◆ EXERCISE PROMPT
From the listing below, copy only the lines from the line that contains "Keep writing the OpenSCAD" to the line that contains "# ---- surfaces", counting those two lines as part of the copy.

◆ STORED ROWS
**********

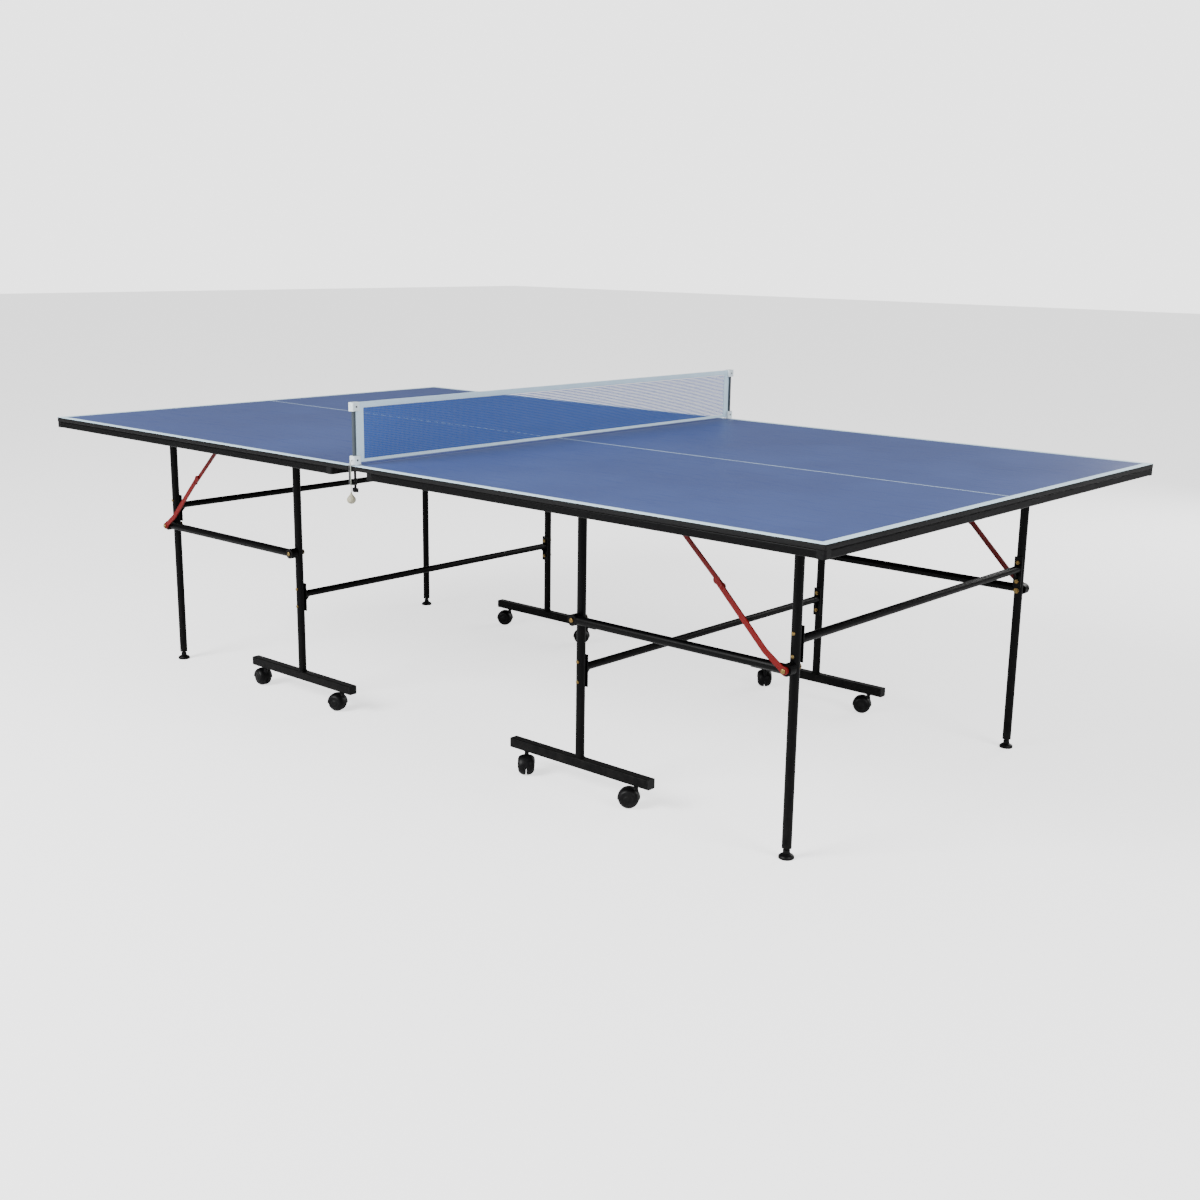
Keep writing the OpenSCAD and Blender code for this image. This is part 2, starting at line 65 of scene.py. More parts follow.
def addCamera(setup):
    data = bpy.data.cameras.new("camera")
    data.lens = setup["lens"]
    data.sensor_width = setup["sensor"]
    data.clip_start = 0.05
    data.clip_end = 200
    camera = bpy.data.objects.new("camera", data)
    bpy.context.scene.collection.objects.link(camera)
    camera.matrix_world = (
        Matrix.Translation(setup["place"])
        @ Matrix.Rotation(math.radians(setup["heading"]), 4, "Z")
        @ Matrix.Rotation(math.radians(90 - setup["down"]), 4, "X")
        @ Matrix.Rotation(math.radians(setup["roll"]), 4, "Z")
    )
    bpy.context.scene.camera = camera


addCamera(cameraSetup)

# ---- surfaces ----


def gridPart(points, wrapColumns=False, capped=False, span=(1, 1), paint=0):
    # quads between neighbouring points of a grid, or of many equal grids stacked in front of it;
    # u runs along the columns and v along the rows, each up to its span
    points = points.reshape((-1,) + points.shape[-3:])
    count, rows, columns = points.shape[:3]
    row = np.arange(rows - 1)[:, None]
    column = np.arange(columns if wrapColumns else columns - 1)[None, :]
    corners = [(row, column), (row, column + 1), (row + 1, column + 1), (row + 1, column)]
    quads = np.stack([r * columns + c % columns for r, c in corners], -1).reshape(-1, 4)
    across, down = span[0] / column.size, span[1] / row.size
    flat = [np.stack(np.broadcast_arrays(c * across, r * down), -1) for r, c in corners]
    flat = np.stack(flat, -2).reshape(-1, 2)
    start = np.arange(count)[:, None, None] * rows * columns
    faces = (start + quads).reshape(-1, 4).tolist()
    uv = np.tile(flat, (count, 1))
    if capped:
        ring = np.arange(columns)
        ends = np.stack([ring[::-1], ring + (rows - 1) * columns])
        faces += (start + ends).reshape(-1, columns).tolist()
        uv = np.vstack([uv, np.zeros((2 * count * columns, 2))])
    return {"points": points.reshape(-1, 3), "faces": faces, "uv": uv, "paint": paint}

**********

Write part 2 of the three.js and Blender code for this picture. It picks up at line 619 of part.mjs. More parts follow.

**********

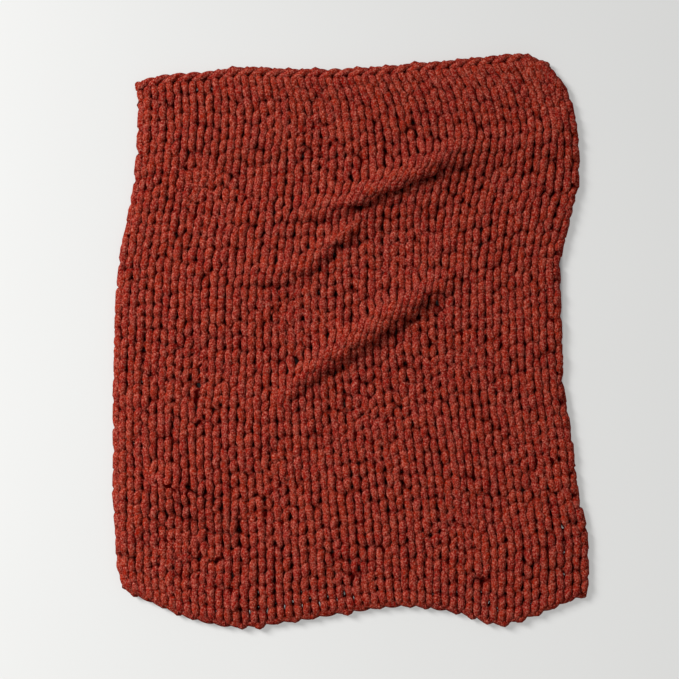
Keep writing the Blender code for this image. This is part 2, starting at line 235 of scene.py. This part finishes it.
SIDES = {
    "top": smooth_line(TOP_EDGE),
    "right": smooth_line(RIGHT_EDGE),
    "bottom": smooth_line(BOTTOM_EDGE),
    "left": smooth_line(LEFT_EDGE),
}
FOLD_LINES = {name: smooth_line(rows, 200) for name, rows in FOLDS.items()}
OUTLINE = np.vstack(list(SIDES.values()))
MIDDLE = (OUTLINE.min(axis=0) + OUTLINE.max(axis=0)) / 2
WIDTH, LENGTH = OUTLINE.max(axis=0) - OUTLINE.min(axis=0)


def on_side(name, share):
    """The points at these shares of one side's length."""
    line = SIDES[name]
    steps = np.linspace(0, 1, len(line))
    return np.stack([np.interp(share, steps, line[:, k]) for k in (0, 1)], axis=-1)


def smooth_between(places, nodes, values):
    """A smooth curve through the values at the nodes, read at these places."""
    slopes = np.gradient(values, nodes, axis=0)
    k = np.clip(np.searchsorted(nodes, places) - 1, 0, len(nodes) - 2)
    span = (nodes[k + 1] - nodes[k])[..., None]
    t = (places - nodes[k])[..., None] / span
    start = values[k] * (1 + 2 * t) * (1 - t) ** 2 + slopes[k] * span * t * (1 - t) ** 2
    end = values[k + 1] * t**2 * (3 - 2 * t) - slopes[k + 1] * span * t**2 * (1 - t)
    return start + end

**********

◆ WORKED SOLUTION
Keep writing the OpenSCAD and Blender code for this image. This is part 2, starting at line 65 of scene.py. More parts follow.
def addCamera(setup):
    data = bpy.data.cameras.new("camera")
    data.lens = setup["lens"]
    data.sensor_width = setup["sensor"]
    data.clip_start = 0.05
    data.clip_end = 200
    camera = bpy.data.objects.new("camera", data)
    bpy.context.scene.collection.objects.link(camera)
    camera.matrix_world = (
        Matrix.Translation(setup["place"])
        @ Matrix.Rotation(math.radians(setup["heading"]), 4, "Z")
        @ Matrix.Rotation(math.radians(90 - setup["down"]), 4, "X")
        @ Matrix.Rotation(math.radians(setup["roll"]), 4, "Z")
    )
    bpy.context.scene.camera = camera


addCamera(cameraSetup)

# ---- surfaces ----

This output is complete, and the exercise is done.